The first time I stumbled into the Archipelago delle Malattie it was in search of cats and the ghosts of women who had succumbed to madness. That was back in the days when San Clemente had not yet been sanitised and made into a preserve for the pampered rich.

The vaporetto edged gently into the landing stage at San Clemente. A few eyebrows were raised that I really wished to alight here. Once ashore, I was greeted by an old man with a dog and an enviable repertoire of scatological dialect. The message was clear: "Go away!" Venetians are great cursers. I spotted a gateway to a lush overgrown orchard and darted through it, the guard's ripe rant trailing behind me.

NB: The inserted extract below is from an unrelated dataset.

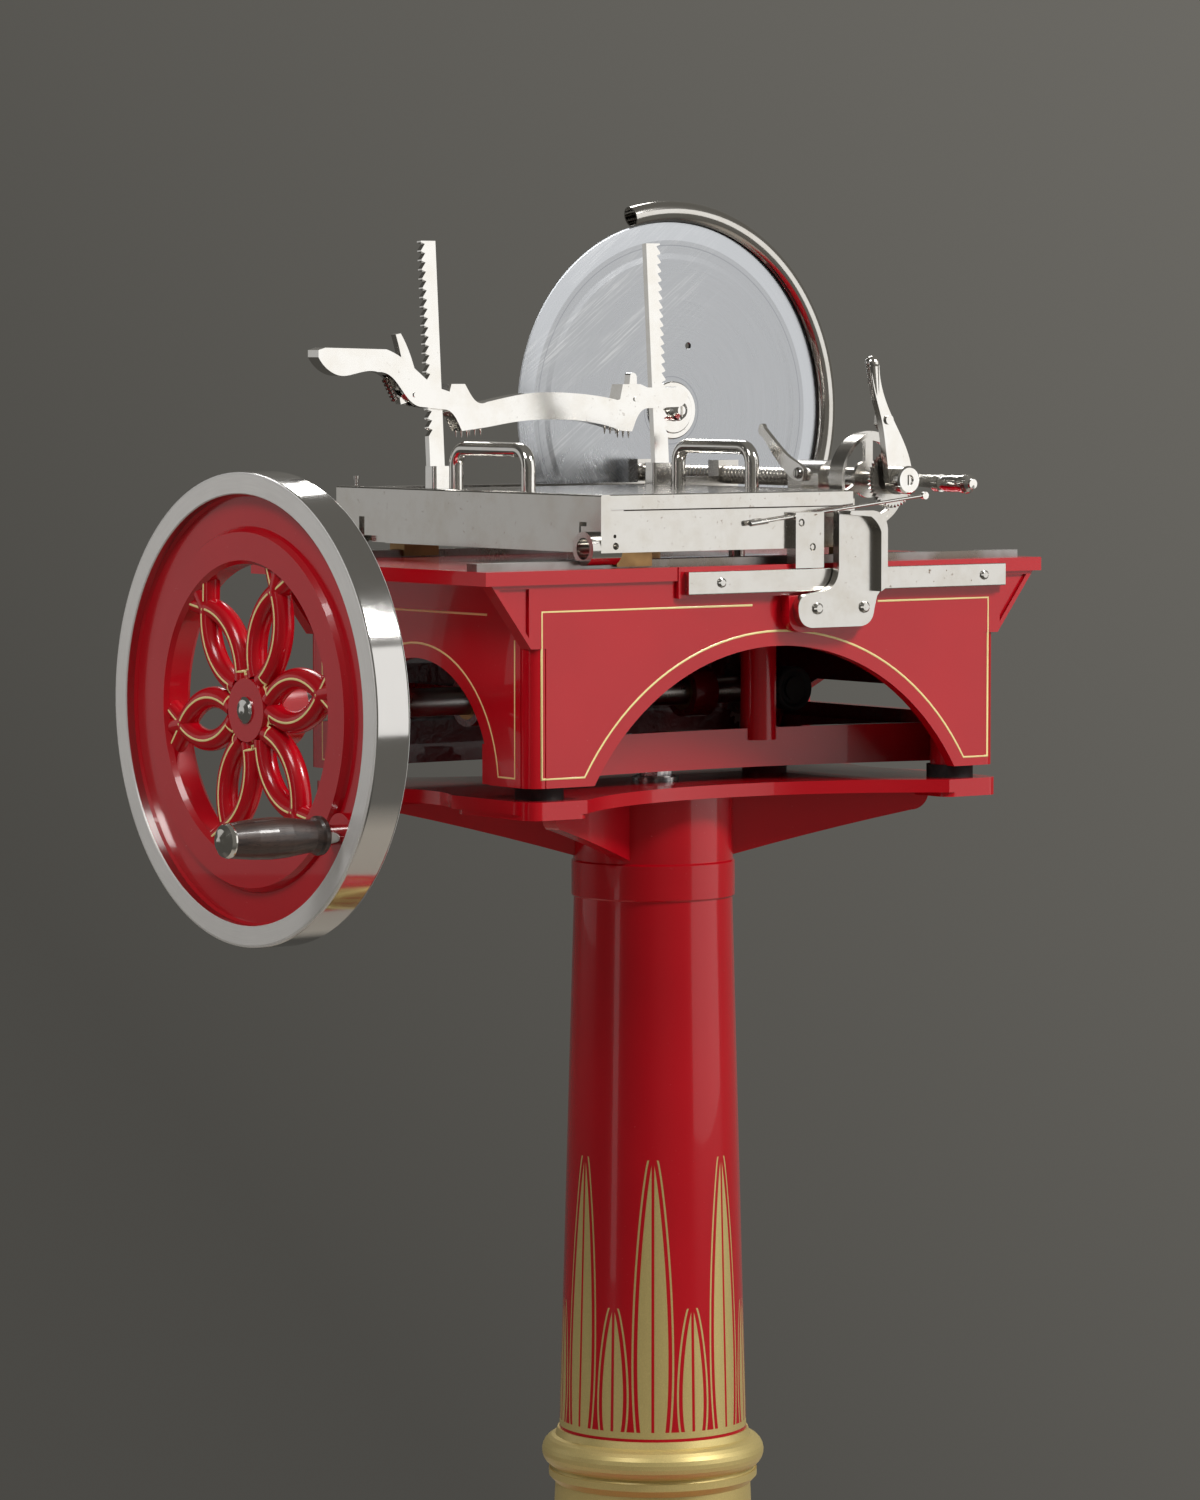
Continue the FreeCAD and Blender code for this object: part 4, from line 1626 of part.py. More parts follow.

San Clemente was a wilderness of wildflowers, vines and medlars. The fat orange fruit hung like Chinese lanterns in the branches. I picked my way around a vast stone building, empty-windowed, echoing with the cries of cicadas.

Then I heard the miaows.

At the back of the old asylum which had once housed Venice's lady lunatics were four tall wired enclosures, each containing dozens of cats. They were prowling, scrapping with one another, feeding, lying in the sun. Also in each cage were a couple of devoted Venetian women who came out to San Clemente on the vaporetto every day to feed the island's feline inhabitants. As I approached one of the cages, dozens of cats threw themselves against the wires of their enclosures, pushing their paws through the wires to me. One of the women explained "They have food. What they need is a caress."